In haar uitspraak van 10 juni 2016 heeft de rechtbank overwogen dat, aangezien het college een onbeperkt aantal huishoudens heeft toegelaten, het risico op overlast voor [partij] evenredig groter is geworden en dat dit een ruimtelijk relevant effect is. Door de toename van het risico op overlast vindt, naar het oordeel van de rechtbank, een planologische verslechtering plaats.
De Afdeling volgt de rechtbank in haar in de uitspraak van 4 mei 2017 gegeven oordeel dat onder het nieuwe planologische regime de aantasting van privacy, de parkeerdruk en het risico op overlast aanzienlijk kunnen toenemen omdat geen beperking is gesteld aan het aantal huishoudens in het pand en dat Geers en Van Beukering de mogelijke gevolgen van de planologische wijziging onvoldoende hebben onderkend. De Afdeling volgt [appellant sub 1] en het college niet in hun standpunt dat de rechtbank het onder 5.2 weergegeven toetsingskader onjuist heeft toegepast. De Afdeling begrijpt de overweging over de feitelijke situatie zo dat de rechtbank hiermee heeft willen illustreren dat het niet met aan zekerheid grenzende waarschijnlijkheid valt uit te sluiten dat zich in het pand aan [locatie 2] tien huishoudens zouden kunnen vestigen. Zolang een feitelijke situatie niet strijdig is met het geldende planologische regime kan deze bij uitstek dienen om de mogelijke gevolgen van de planologische situatie te illustreren.
De rechtbank heeft bij haar beoordeling verder terecht de forse daling van de WOZ-waarde van de woning van [partij] betrokken.

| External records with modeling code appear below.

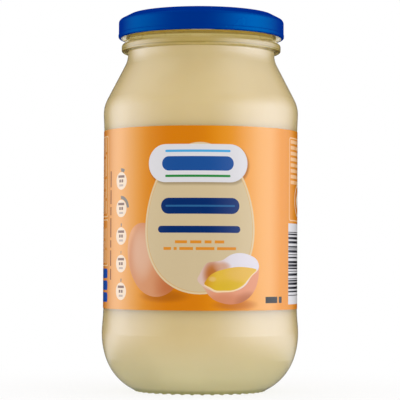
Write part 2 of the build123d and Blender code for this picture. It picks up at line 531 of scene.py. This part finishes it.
def wrapped(s, t, out):
    """The place on the jar of a point of the sheet, out mm from its printed face."""
    lift = min(1.0, max(0.0, (s - (sheet_end - lap - lap_rise)) / lap_rise))
    lift = lift * lift * (3 - 2 * lift)
    radius = label_radius + (lift * (paper + glue) + out) * mm
    turn = s * mm / label_radius
    return (radius * sin(turn), -radius * cos(turn), label_low + t * mm)


verts = [wrapped(s, t, 0.0) for s, t in flat]
face_verts = [tuple(face) for face in faces]
slots = list(ink_of)
sheet_places = [(s, t) for s, t in flat]
for s in columns:
    for t in (0.0, label_height):
        verts.append(wrapped(s, t, -paper))
        sheet_places.append((s, t))
first = len(flat)
index_of = {(round(s, 3), round(t, 3)): i for i, (s, t) in enumerate(flat)}
foot = [index_of[(round(s, 3), 0.0)] for s in columns]
head = [index_of[(round(s, 3), round(label_height, 3))] for s in columns]
for i in range(len(columns) - 1):
    a, b, c, d = (first + 2 * i + k for k in (0, 1, 2, 3))
    face_verts += [(a, b, d, c), (foot[i], a, c, foot[i + 1]), (head[i], head[i + 1], d, b)]
last = first + 2 * (len(columns) - 1)
face_verts += [(foot[0], head[0], first + 1, first), (foot[-1], last, last + 1, head[-1])]
inks.append("bare_paper")
slots += [len(inks) - 1] * (len(face_verts) - len(slots))

label_mesh = bpy.data.meshes.new("paper_label")
label_mesh.from_pydata(verts, [], face_verts)
label_mesh.polygons.foreach_set("material_index", slots)
sheet_map = label_mesh.uv_layers.new(name="sheet")
for loop in label_mesh.loops:
    s, t = sheet_places[loop.vertex_index]
    sheet_map.data[loop.index].uv = ((s - sheet_start) / (sheet_end - sheet_start), t / label_height)
label_mesh.shade_smooth()
corner_normals = []
for polygon in label_mesh.polygons:
    for vertex in polygon.vertices:
        if polygon.index < len(faces):
            x, y = label_mesh.vertices[vertex].co.xy
            corner_normals.append(Vector((x, y, 0.0)).normalized())
        else:
            corner_normals.append(polygon.normal.copy())
label_mesh.normals_split_custom_set(corner_normals)
label = bpy.data.objects.new("paper_label", label_mesh)
bpy.context.collection.objects.link(label)

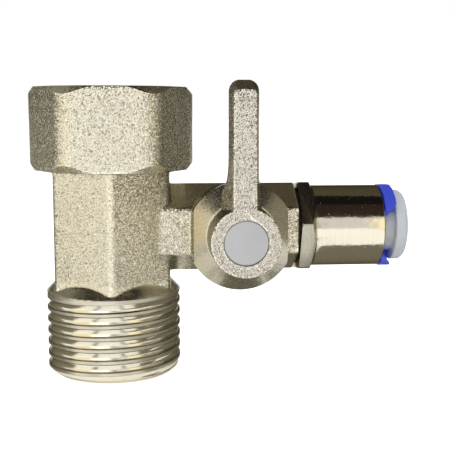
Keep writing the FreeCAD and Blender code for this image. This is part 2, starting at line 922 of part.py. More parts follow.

Hoewel een daling van de WOZ-waarde doorgaans geen aanleiding vormt om te twijfelen aan de juistheid van een taxatie in het kader van de bepaling van de omvang van de planschade, kan van een bestuursorgaan worden verlangd dat het zijn besluit van een nadere motivering voorziet in het geval een aanzienlijk verschil tussen de WOZ-waarde en de taxatie in het kader van planschade bestaat (zie de genoemde Afdelingsuitspraak van 28 september 2016). In dit geval bestond daar aanleiding voor, omdat de WOZ-waarde van de woning van [partij] is verlaagd van € 350.000,00 naar € 297.000,00 en Geers en Van Beukering tot een schade van € 3.000,00 komen.
ABRS 25-07/18 inzake Helmond (ECLI:NL:RVS:2018:2517).